Keywords: Unified Model in Understanding and Generation
Abstract: Large-scale multimodal models have achieved remarkable progress in both understanding and generation. Traditionally, these tasks were studied in isolation, resulting in separate architectures. Recent efforts instead pursue unified multimodal models that combine heterogeneous components to support both capabilities within a single framework. However, such models introduce substantial challenges related to architectural redundancy, compute allocation, and efficient scaling.
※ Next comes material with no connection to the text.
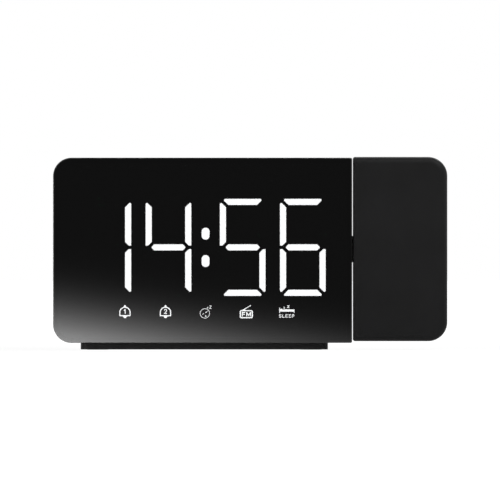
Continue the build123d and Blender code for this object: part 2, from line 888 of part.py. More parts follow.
def board_header():
    """Pin strip that joins the display board to the main board."""
    z = main_pcb_bottom + header_rise
    return span(main_pcb_mid_x - header_length / 2, main_pcb_mid_x + header_length / 2,
                display_pcb_back, main_pcb_front, z - header_width / 2, z + header_width / 2)


def key_ribbon():
    """Flat jumper between the key board and the main board."""
    x = main_pcb_left + main_pcb_width / 4
    return span(x - ribbon_width / 2, x + ribbon_width / 2, main_pcb_back, main_pcb_back + ribbon_thickness,
                main_pcb_top - ribbon_overlap, key_pcb_bottom)


def speaker_frame():
    """Loudspeaker basket: a flat rim against the back and a can that narrows to the magnet."""
    rim_front = inner_back - speaker_rim_depth
    frame = rod_y(speaker_x, speaker_z, rim_front, inner_back, speaker_radius)
    basket = Pos(speaker_x, rim_front, speaker_z) * Rot(90, 0, 0) * Cone(
        speaker_radius - speaker_rim, magnet_radius + speaker_rim, basket_depth,
        align=(Align.CENTER, Align.CENTER, Align.MIN))
    frame += basket
    room = speaker_radius - speaker_rim - cone_thickness
    frame -= rod_y(speaker_x, speaker_z, rim_front, inner_back, room)
    hollow = Pos(speaker_x, rim_front, speaker_z) * Rot(90, 0, 0) * Cone(
        room, magnet_radius + speaker_rim / 2, basket_depth - cone_thickness,
        align=(Align.CENTER, Align.CENTER, Align.MIN))
    return frame - hollow


def speaker_magnet():
    """Magnet behind the basket."""
    y1 = inner_back - speaker_rim_depth - basket_depth
    return rod_y(speaker_x, speaker_z, y1 - magnet_depth, y1, magnet_radius)


def speaker_cone():
    """Paper cone with its dust cap, held at the rim."""
    outer = speaker_radius - speaker_rim - cone_thickness
    profile = [
        (outer, 0), (outer, -cone_thickness), (cone_hub_radius, -cone_depth - cone_thickness),
        (0, -cone_depth - cone_thickness), (0, -cone_depth), (cone_hub_radius, -cone_depth),
        (outer - 2 * cone_thickness, 0),
    ]
    face = Plane.XY * make_face(Polyline(*profile, close=True))
    solid = revolve(face, Axis.Y)
    return Pos(speaker_x, inner_back - speaker_rim_depth / 2, speaker_z) * solid


def coin_cell():
    """Backup cell with its stepped can."""
    cell = rod_y(cell_x, cell_z, cell_front + cell_step, cell_back, cell_radius)
    return cell + rod_y(cell_x, cell_z, cell_front, cell_front + cell_step, cell_radius - 2 * cell_step)


def cell_contact_negative():
    """Flat spring under the cell."""
    floor = cup_inner
    blade = span(cell_x - cell_radius / 2, cell_x + cell_radius / 2, floor, floor + contact_thickness,
                 cell_z - contact_width / 2, cell_z + contact_width / 2)
    return blade + rod_y(cell_x, cell_z, floor + contact_thickness, cell_front, contact_width / 2)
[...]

In this work, we conduct a systematic analysis of unified multimodal model components using training-free pruning as a probing methodology, considering both depth pruning and width reduction. Our study reveals that the understanding component, although essential for multimodal reasoning, exhibits notable compressibility in generation tasks. In contrast, the generation components are highly sensitive to compression, with performance degrading sharply even under moderate ratios of depth or width reduction. To address this limitation, we propose a Mixture-of-Experts (MoE) Adaptation, inspired by the dynamic activation patterns observed in hidden neurons. This approach partitions the generation module into multiple experts and enables sparse activation to restore generation quality. We first demonstrate the potential of sparse activation in generation components, and then show that a fully trainable adaptation further enhances performance. As a result, the adapted BAGEL model achieves performance comparable to the full model while activating only about half of the parameters.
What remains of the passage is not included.